PROBLEM TO WORK ON:
Please give the listing again in its entirety, exactly as written.

★ ★ ★

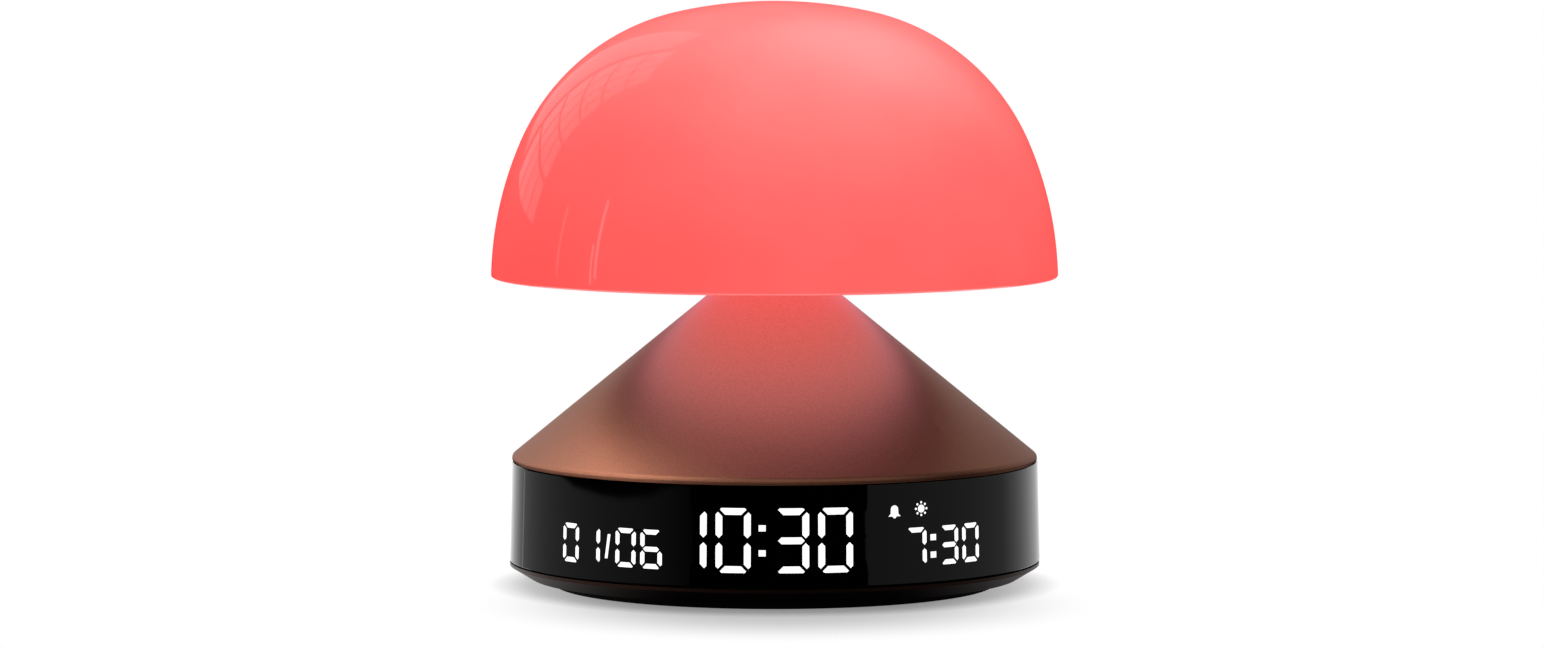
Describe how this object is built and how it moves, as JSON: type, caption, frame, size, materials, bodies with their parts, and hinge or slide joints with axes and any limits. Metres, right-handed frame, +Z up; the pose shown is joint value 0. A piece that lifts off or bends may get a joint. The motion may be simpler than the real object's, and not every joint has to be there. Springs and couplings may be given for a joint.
{
  "type": "sunrise alarm clock",
  "caption": "Sunrise alarm clock: a translucent dome lamp that presses down, above a metal cone and a round base with a wrap-round digital display, rear keys and a speaker.",
  "frame": {"origin": "the middle of the foot ring, on the surface that the clock stands on", "axes": "+Z up through the dome, -Y to the front with the time display, +X to the right as seen from the front"},
  "size_m": [0.134, 0.134, 0.138],
  "materials": {
    "coral_shade": "translucent coral polycarbonate, moulded gloss, lit from inside",
    "frosted_floor": "frosted diffusing polycarbonate",
    "white_abs": "moulded white ABS",
    "zinc_steel": "zinc-plated steel",
    "lamp_aluminium": "white-masked aluminium board",
    "lamp_white": "lamp packages",
    "black_abs": "moulded black ABS",
    "bronze_cone": "satin bronze lacquer on spun aluminium",
    "acetal": "natural acetal",
    "spring_steel": "drawn spring wire",
    "board_green": "green solder mask on glass laminate",
    "gloss_black": "piano-black polycarbonate, mirror polished",
    "lit_white": "lit white figures",
    "flex_amber": "polyimide flexible circuit",
    "bronze_cover": "satin dark bronze lacquer on ABS",
    "foot_rubber": "matte black rubber",
    "black_screws": "blackened steel",
    "speaker_paper": "black pressed paper",
    "port_steel": "nickel-plated steel",
    "battery_wrap": "laminated foil pouch",
    "cable_black": "PVC insulated wire",
    "key_black": "black ABS key, satin"
  },
  "bodies": {
    "base": {"cone_body": "bronze_cone", "guide_bush": "acetal", "return_spring": "spring_steel", "switch_tower": "white_abs", "press_board": "board_green", "press_switch": "black_abs", "display_band": "gloss_black", "date_figures": "lit_white", "time_figures": "lit_white", "alarm_figures": "lit_white", "display_icons": "lit_white", "display_film": "frosted_floor", "display_frame": "white_abs", "display_flex": "flex_amber", "display_lamps": "lamp_white", "chassis": "black_abs", "bottom_cover": "bronze_cover", "foot_ring": "foot_rubber", "cover_screws": "black_screws", "cone_screws": "zinc_steel", "small_screws": "zinc_steel", "speaker_gasket": "foot_rubber", "speaker_basket": "zinc_steel", "speaker_paper": "speaker_paper", "speaker_magnet": "zinc_steel", "main_board": "board_green", "board_chips": "black_abs", "board_sockets": "acetal", "usb_port": "port_steel", "key_board": "board_green", "key_switches": "black_abs", "battery": "battery_wrap", "battery_tape": "acetal", "lamp_cable": "cable_black", "battery_leads": "cable_black", "speaker_leads": "cable_black"},
    "head": {"shade_dome": "coral_shade", "shade_floor": "frosted_floor", "shade_hub": "white_abs", "head_screws": "zinc_steel", "lamp_board": "lamp_aluminium", "lamps": "lamp_white", "stem_collar": "white_abs", "collar_screws": "zinc_steel", "press_plunger": "black_abs"},
    "light_key": {"light_key": "key_black", "light_key_plunger": "acetal"},
    "down_key": {"down_key": "key_black", "down_key_plunger": "acetal"},
    "set_key": {"set_key": "key_black", "set_key_plunger": "acetal"},
    "up_key": {"up_key": "key_black", "up_key_plunger": "acetal"},
    "alarm_key": {"alarm_key": "key_black", "alarm_key_plunger": "acetal"}
  },
  "joints": [
    {"name": "head_press", "type": "slide", "parent": "base", "child": "head", "axis": [0, 0, -1], "range_m": [0, 0.001], "stiffness_N_per_m": 600, "springref_m": -0.0045, "deforming": ["return_spring", "lamp_cable"]},
    {"name": "light_key_press", "type": "slide", "parent": "base", "child": "light_key", "axis": [0, -1, 0], "range_m": [0, 0.0005], "stiffness_N_per_m": 800, "springref_m": -0.001},
    {"name": "down_key_press", "type": "slide", "parent": "base", "child": "down_key", "axis": [0, -1, 0], "range_m": [0, 0.0005], "stiffness_N_per_m": 800, "springref_m": -0.001},
    {"name": "set_key_press", "type": "slide", "parent": "base", "child": "set_key", "axis": [0, -1, 0], "range_m": [0, 0.0005], "stiffness_N_per_m": 800, "springref_m": -0.001},
    {"name": "up_key_press", "type": "slide", "parent": "base", "child": "up_key", "axis": [0, -1, 0], "range_m": [0, 0.0005], "stiffness_N_per_m": 800, "springref_m": -0.001},
    {"name": "alarm_key_press", "type": "slide", "parent": "base", "child": "alarm_key", "axis": [0, -1, 0], "range_m": [0, 0.0005], "stiffness_N_per_m": 800, "springref_m": -0.001}
  ]
}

★ ★ ★

OUTPUT FOR THIS EXERCISE:
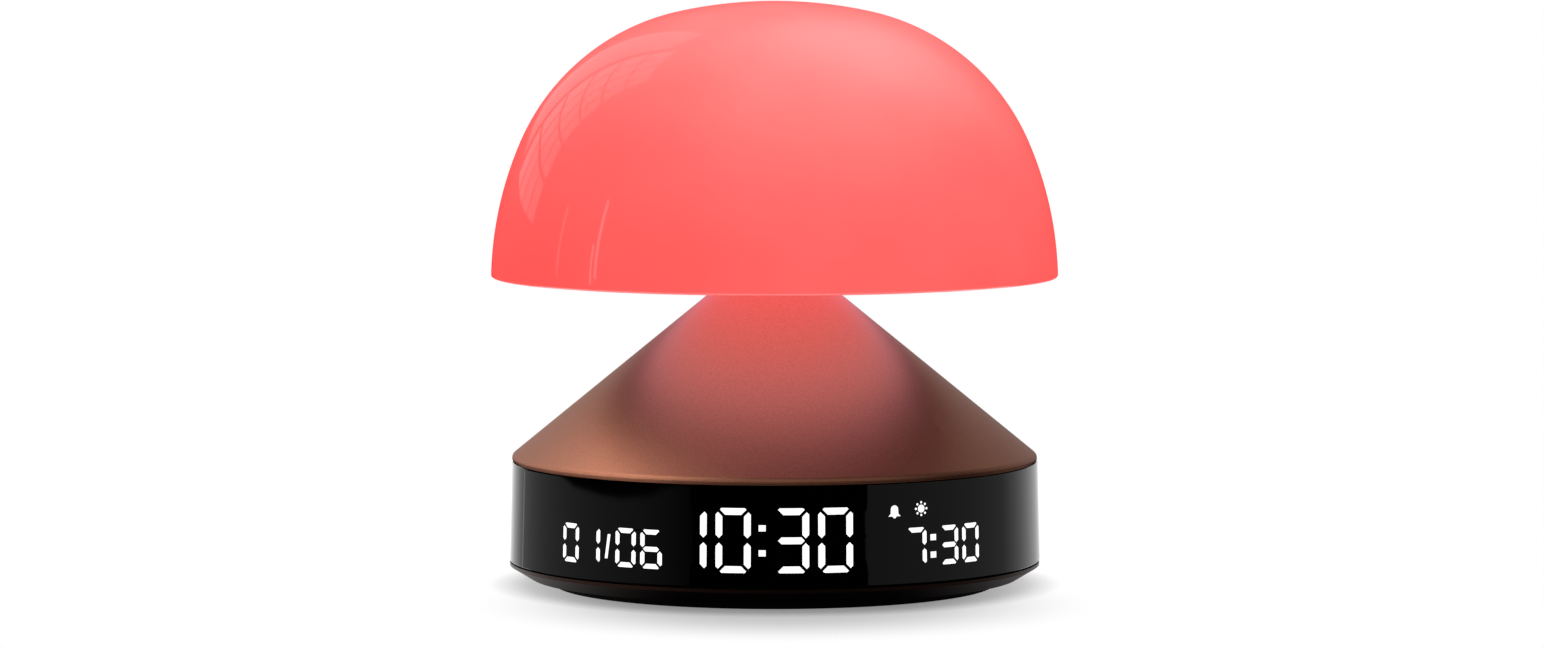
Describe how this object is built and how it moves, as JSON: type, caption, frame, size, materials, bodies with their parts, and hinge or slide joints with axes and any limits. Metres, right-handed frame, +Z up; the pose shown is joint value 0. A piece that lifts off or bends may get a joint. The motion may be simpler than the real object's, and not every joint has to be there. Springs and couplings may be given for a joint.
{
  "type": "sunrise alarm clock",
  "caption": "Sunrise alarm clock: a translucent dome lamp that presses down, above a metal cone and a round base with a wrap-round digital display, rear keys and a speaker.",
  "frame": {"origin": "the middle of the foot ring, on the surface that the clock stands on", "axes": "+Z up through the dome, -Y to the front with the time display, +X to the right as seen from the front"},
  "size_m": [0.134, 0.134, 0.138],
  "materials": {
    "coral_shade": "translucent coral polycarbonate, moulded gloss, lit from inside",
    "frosted_floor": "frosted diffusing polycarbonate",
    "white_abs": "moulded white ABS",
    "zinc_steel": "zinc-plated steel",
    "lamp_aluminium": "white-masked aluminium board",
    "lamp_white": "lamp packages",
    "black_abs": "moulded black ABS",
    "bronze_cone": "satin bronze lacquer on spun aluminium",
    "acetal": "natural acetal",
    "spring_steel": "drawn spring wire",
    "board_green": "green solder mask on glass laminate",
    "gloss_black": "piano-black polycarbonate, mirror polished",
    "lit_white": "lit white figures",
    "flex_amber": "polyimide flexible circuit",
    "bronze_cover": "satin dark bronze lacquer on ABS",
    "foot_rubber": "matte black rubber",
    "black_screws": "blackened steel",
    "speaker_paper": "black pressed paper",
    "port_steel": "nickel-plated steel",
    "battery_wrap": "laminated foil pouch",
    "cable_black": "PVC insulated wire",
    "key_black": "black ABS key, satin"
  },
  "bodies": {
    "base": {"cone_body": "bronze_cone", "guide_bush": "acetal", "return_spring": "spring_steel", "switch_tower": "white_abs", "press_board": "board_green", "press_switch": "black_abs", "display_band": "gloss_black", "date_figures": "lit_white", "time_figures": "lit_white", "alarm_figures": "lit_white", "display_icons": "lit_white", "display_film": "frosted_floor", "display_frame": "white_abs", "display_flex": "flex_amber", "display_lamps": "lamp_white", "chassis": "black_abs", "bottom_cover": "bronze_cover", "foot_ring": "foot_rubber", "cover_screws": "black_screws", "cone_screws": "zinc_steel", "small_screws": "zinc_steel", "speaker_gasket": "foot_rubber", "speaker_basket": "zinc_steel", "speaker_paper": "speaker_paper", "speaker_magnet": "zinc_steel", "main_board": "board_green", "board_chips": "black_abs", "board_sockets": "acetal", "usb_port": "port_steel", "key_board": "board_green", "key_switches": "black_abs", "battery": "battery_wrap", "battery_tape": "acetal", "lamp_cable": "cable_black", "battery_leads": "cable_black", "speaker_leads": "cable_black"},
    "head": {"shade_dome": "coral_shade", "shade_floor": "frosted_floor", "shade_hub": "white_abs", "head_screws": "zinc_steel", "lamp_board": "lamp_aluminium", "lamps": "lamp_white", "stem_collar": "white_abs", "collar_screws": "zinc_steel", "press_plunger": "black_abs"},
    "light_key": {"light_key": "key_black", "light_key_plunger": "acetal"},
    "down_key": {"down_key": "key_black", "down_key_plunger": "acetal"},
    "set_key": {"set_key": "key_black", "set_key_plunger": "acetal"},
    "up_key": {"up_key": "key_black", "up_key_plunger": "acetal"},
    "alarm_key": {"alarm_key": "key_black", "alarm_key_plunger": "acetal"}
  },
  "joints": [
    {"name": "head_press", "type": "slide", "parent": "base", "child": "head", "axis": [0, 0, -1], "range_m": [0, 0.001], "stiffness_N_per_m": 600, "springref_m": -0.0045, "deforming": ["return_spring", "lamp_cable"]},
    {"name": "light_key_press", "type": "slide", "parent": "base", "child": "light_key", "axis": [0, -1, 0], "range_m": [0, 0.0005], "stiffness_N_per_m": 800, "springref_m": -0.001},
    {"name": "down_key_press", "type": "slide", "parent": "base", "child": "down_key", "axis": [0, -1, 0], "range_m": [0, 0.0005], "stiffness_N_per_m": 800, "springref_m": -0.001},
    {"name": "set_key_press", "type": "slide", "parent": "base", "child": "set_key", "axis": [0, -1, 0], "range_m": [0, 0.0005], "stiffness_N_per_m": 800, "springref_m": -0.001},
    {"name": "up_key_press", "type": "slide", "parent": "base", "child": "up_key", "axis": [0, -1, 0], "range_m": [0, 0.0005], "stiffness_N_per_m": 800, "springref_m": -0.001},
    {"name": "alarm_key_press", "type": "slide", "parent": "base", "child": "alarm_key", "axis": [0, -1, 0], "range_m": [0, 0.0005], "stiffness_N_per_m": 800, "springref_m": -0.001}
  ]
}